Are taxes illegal? A look at the anti-tax sovereign citizen movement
Wayne Glew refused to pay $300,000 in rates because he believes local councils are unconstitutional. Photo: Youtube
Western Australian man Wayne Glew made national headlines this week after losing a court battle over $300,000 in rates he refused to pay on the grounds that tax are unlawful, once again drawing attention to the confusing world of self-styled ‘sovereign citizens’.
In perhaps one of the more interesting legal stories of the year, the City of Greater Geraldton in Western Australia has defended a decision to repossess and sell the property of Mr Glew, who for several years has argued the council’s existence – and by extension the rates it charges – to be unconstitutional.
Mr Glew has earned a reputation over the past decade for making these sorts of legal claims in various courts, often appealing the initial court’s decision after losing his case (which the history books will show he does regularly).
In one case from 2012, when Mr Glew appealed a decision finding him guilty of assaulting a public officer, the judge ruled that “none of the proposed grounds of appeal is reasonably arguable, far less do any of them have any rational prospect of succeeding”.

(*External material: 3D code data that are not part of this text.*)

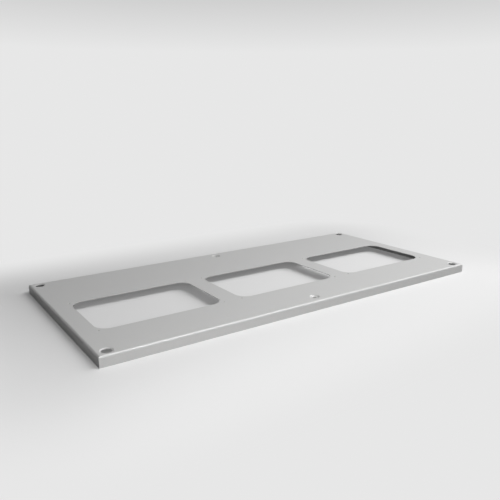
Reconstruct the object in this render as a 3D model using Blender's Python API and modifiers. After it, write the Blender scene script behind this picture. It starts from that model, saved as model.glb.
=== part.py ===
"""A folded sheet-steel roof plate for a floor-standing enclosure, with three cut-outs for cable entries.

Metres, +Z up. The plate lies on the lower edges of its flanges at z = 0, and the origin is the centre of
its outline there. +X runs along the long side and +Y towards the back of the enclosure. The top of the
sheet is at z = FLANGE_HEIGHT.
"""

import math
from typing import NamedTuple

import bmesh
import bpy
from mathutils import Matrix, Vector

# The folded sheet
PLATE_WIDTH = 1.200
PLATE_DEPTH = 0.567
FLANGE_HEIGHT = 0.026
SHEET = 0.0015
FOLD_INSIDE_RADIUS = 0.0035

# Cut-outs for the cable entries, in one row, with a pilot hole at the sharp corner of each
CUTOUT_COUNT = 3
CUTOUT_DEPTH = 0.214
CUTOUT_CORNER_RADIUS = 0.033
CUTOUT_FROM_FRONT = 0.1315
END_MARGIN = 0.0475
WEB_WIDTH = 0.0545
PILOT_HOLE_DIAMETER = 0.0045

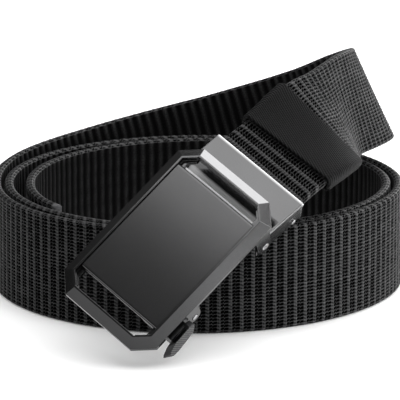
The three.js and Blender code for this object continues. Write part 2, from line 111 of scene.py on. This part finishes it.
# Rows of the strap's line: turn in degrees, radius as a share of COIL_RADIUS, lift as a share
# of STRAP_WIDTH, lean in degrees.
ROUTE = [
    (-38, 0.891, 0, 0),
    (0, 0.866, 0, 0),
    (45, 0.884, 0, 0),
    (90, 0.910, 0, 0),
    (135, 0.922, 0, 0),
    (180, 0.950, 0, 0),
    (225, 0.944, 0, 0),
    (270, 0.962, 0, 0),
    (315, 0.976, 0, 0),
    (360, 0.975, 0, 0),
    (405, 0.980, 0, 0),
    (450, 0.976, 0, 0),
    (495, 0.988, 0, 0),
    (540, 1.013, 0, 0),
    (585, 1.004, 0, 0),
    (630, 1.022, 0, 0),
    (675, 1.046, 0, 0),
    (720, 1.042, 0, 0),
    (750, 1.068, 0.024, 5),
    (780, 1.084, 0.106, 10),
    (810, 1.099, 0.320, 12),
    (825, 1.121, 0.483, 10),
    (840, 1.142, 0.691, 2),
    (855, 1.124, 0.949, -12),
    (870, 1.024, 1.128, -25),
    (885, 0.863, 1.202, -21),
    (900, 0.753, 1.236, -16.5),
    (915, 0.728, 1.243, -20.5),
    (930, 0.766, 1.263, -31.5),
    (945, 0.840, 1.302, -46),
    (960, 0.918, 1.180, -58.5),
]


def unit(v):
    """The vectors v at length 1."""
    return v / np.linalg.norm(v, axis=-1, keepdims=True)


def strap_line():
    """The strap's middle line from inside the clamp to the cut end.
    Radius, height and lean are cubics of the turn through the rows, with the mean of the two
    neighbouring slopes at each row. The width direction is the downward vertical, made square to
    the line and turned about it by the lean."""
    hinge = FRAME_CENTRE + ALONG * HINGE[0] + OUT_OF_FACE * HINGE[1]
    mouth = hinge + CLAMP_ALONG * CLAMP_REACH + CLAMP_OUT * STRAP_IN_CLAMP_HEIGHT
    level = np.array([0.0, 0.0, -1.0])
    level = unit(level - CLAMP_ALONG * (level @ CLAMP_ALONG))
    side = np.cross(CLAMP_ALONG, level)
    lean = math.degrees(math.atan2(-ACROSS @ side, -ACROSS @ level))
    rows = [
        (t, r * COIL_RADIUS, STRAP_WIDTH * (0.5 + h), w) for t, r, h, w in ROUTE
    ]
    for back in (0.0, STRAP_IN_CLAMP):
        p = mouth - CLAMP_ALONG * back
        angle = 180 - math.degrees(math.atan2(p[1], p[0]))
        angle += 360 * round((ENTRY_TURN - angle) / 360)
        rows.append((angle, math.hypot(p[0], p[1]), p[2], lean))
    rows = np.array(rows)
    t, y = rows[:, 0], rows[:, 1:]
    slope = np.diff(y, axis=0) / np.diff(t)[:, None]
    mean = np.vstack([slope[:1], (slope[1:] + slope[:-1]) / 2, slope[-1:]])
    turn = np.linspace(t[-2], t[0], CURVE_SAMPLES)
    k = np.clip(np.searchsorted(t, turn) - 1, 0, len(t) - 2)
    span = (t[k + 1] - t[k])[:, None]
    f = (turn - t[k])[:, None] / span
    value = y[k] + (y[k + 1] - y[k]) * f * f * (3 - 2 * f)
    value += span * ((1 - f) ** 2 * f * mean[k] - f * f * (1 - f) * mean[k + 1])
    radius, height, lean = value.T
    tip = np.radians(lean)
    rest = (STRAP_WIDTH * np.cos(tip) + STRAP_THICKNESS * np.abs(np.sin(tip))) / 2
    angle = np.radians(180 - turn)
    curve = np.stack(
        [radius * np.cos(angle), radius * np.sin(angle), np.maximum(height, rest)], 1
    )
    back = np.linspace(STRAP_IN_CLAMP, 0, STRAIGHT_SAMPLES, endpoint=False)[:, None]
    straight = mouth - CLAMP_ALONG * back
    points = np.vstack([straight, curve])
    lengths = np.r_[0, np.cumsum(np.linalg.norm(np.diff(points, axis=0), axis=1))]
    tangent = unit(np.gradient(points, lengths, axis=0))
    down = np.tile([0.0, 0.0, -1.0], (len(points), 1))
    down = unit(down - tangent * np.sum(down * tangent, 1, keepdims=True))
    leans = np.radians(np.r_[np.full(len(straight), rows[-1, 3]), lean])[:, None]
    down = down * np.cos(leans) + np.cross(tangent, down) * np.sin(leans)
    points[:, 0] += COIL_AXIS[0]
    points[:, 1] += COIL_AXIS[1]
    return points, tangent, down, lengths


LINE_POINTS, LINE_TANGENT, LINE_DOWN, LINE_LENGTHS = strap_line()
STRAP_LENGTH = LINE_LENGTHS[-1]


def stations(s):
    """Point, width direction (up) and outward direction of the strap at lengths s."""

    def pick(table):
        return np.stack([np.interp(s, LINE_LENGTHS, column) for column in table.T], -1)

    point, tangent, down = pick(LINE_POINTS), unit(pick(LINE_TANGENT)), pick(LINE_DOWN)
    down = unit(down - tangent * np.sum(down * tangent, -1, keepdims=True))
    return point, -down, np.cross(down, tangent)


def grid_mesh(name, points, closed_u, closed_v, uv=None, values=None, caps=False):
    """A surface from a grid of points in millimetres, u along the first axis."""
    nu, nv = points.shape[:2]
    index = np.arange(nu * nv).reshape(nu, nv)
    a = np.arange(nu if closed_u else nu - 1)
    b = np.arange(nv if closed_v else nv - 1)
    ia, ib = np.meshgrid(a, b, indexing="ij")
    ja, jb = (ia + 1) % nu, (ib + 1) % nv
    quads = np.stack([index[ia, ib], index[ja, ib], index[ja, jb], index[ia, jb]], -1)
    quads = quads.reshape(-1, 4)
    mesh = bpy.data.meshes.new(name)
    ends = 2 if caps else 0
    loops = len(quads) * 4 + ends * nv
    mesh.vertices.add(nu * nv)
    mesh.vertices.foreach_set("co", (points.reshape(-1) * MM).astype(np.float32))
    mesh.loops.add(loops)
    mesh.polygons.add(len(quads) + ends)
    order = [quads.reshape(-1)]
    starts = [np.arange(len(quads)) * 4]
    if caps:
        order += [index[0], index[-1][::-1]]
        starts += [np.array([len(quads) * 4, len(quads) * 4 + nv])]
    order = np.concatenate(order)
    mesh.loops.foreach_set("vertex_index", order.astype(np.int32))
    mesh.polygons.foreach_set("loop_start", np.concatenate(starts).astype(np.int32))
    mesh.update(calc_edges=True)
    if uv is not None:
        layer = mesh.uv_layers.new(name="UVMap")
        layer.data.foreach_set("uv", uv.reshape(-1, 2)[order].reshape(-1).astype(np.float32))
    for key, value in (values or {}).items():
        attribute = mesh.attributes.new(key, "FLOAT", "POINT")
        attribute.data.foreach_set("value", value.reshape(-1).astype(np.float32))
    mesh.shade_smooth()
    obj = bpy.data.objects.new(name, mesh)
    bpy.context.scene.collection.objects.link(obj)
    return obj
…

But Mr Glew is not alone in his belief that local governments are unconstitutional and taxes illegal, he’s part of a movement known as the ‘sovereign citizens’; and it’s not the first time this loosely connected group has made headlines in Australia.
So, what exactly is a sovereign citizen, and can their arguments be used to cut down on your taxes?
Beliefs and arguments
‘Sovereign citizens’ hold a range of unusual interpretations of the law, most pertinently to Mr Glew’s case is the argument local governments are unconstitutional, a belief that stems from the fact local governments aren’t mentioned in the constitution.
The constitution does however enable state governments to create local governments (and in fact Western Australia’s own constitution specifically says that the state government will “maintain a system of local governing bodies”), but this generally seems to be overlooked by the movement.
Some also use an alternative version of English, using the ‘QUANTUM GRAMMAR’ developed by former welder David Wynn Miller, a self-styled “plenipotentiary’ judge who believes he stopped ageing at age 25 after being dead for half an hour following a surgical accident in 1975.
The capitalisation is very important to this form of English, apparently.
Mr Miller believes this form of grammar, supposedly based off of mathematical principles, is the “truth language” and its use can effectively combat the ‘illegal’ activities of nefarious government agencies (and according to Mr Miller, also resulted in him being crowned as king of Hawaii).
In 2016, former One Nation senator Malcolm Roberts was forced to distance himself from the sovereign citizen movement after it was revealed he’d used a similar grammar style in letters written in 2011 and 2012 to then-prime minister Julia Gillard, arguing against the carbon tax.
Other beliefs include the argument they cannot be tried for crimes where there is no complainant, or that they can only be tried in ‘common law courts’, which US anti-hate organisation Southern Poverty Law Centre describe as “a sort of people’s tribunal with no lawyers”.
Origins in the US
A few individuals bickering with their local council over taxes seems pretty harmless, but the history of the sovereign citizen movement is rooted in more nefarious beliefs: the extreme right Posse Comitatus movement that came to prominence in the US in the 1970s.
According to the Southern Poverty Law Centre, Posse Comitatus combined an anti-tax and anti-government stance with “Christian Identity beliefs (a racist theology identifying Jews as the literal progeny of Satan and blacks as subhuman)”.
“Sovereign citizens also often distinguish between so-called ’14th Amendment citizens’, who are subject to federal and state governments, and themselves, who are also known as ‘organic citizens’ – an ideology that causes adherents to claim that black people, who only became legal citizens when the 14th Amendment was passed after the Civil War, have far fewer rights than whites.”
Not quite the tale of a courageous underdog fighting a corrupt system, then. The group also has a history of violence that extends beyond Mr Glew’s assault of a public officer in 2012. Oklahoma City bombing accomplice Terry Nichols also believed in the sovereign citizen movement.
In 2015, the New South Wales police force even listed the subscribers to the ideology as a potential terrorist threat. The US Federal Bureau of Investigation similarly describes adherents to the movement as extremists.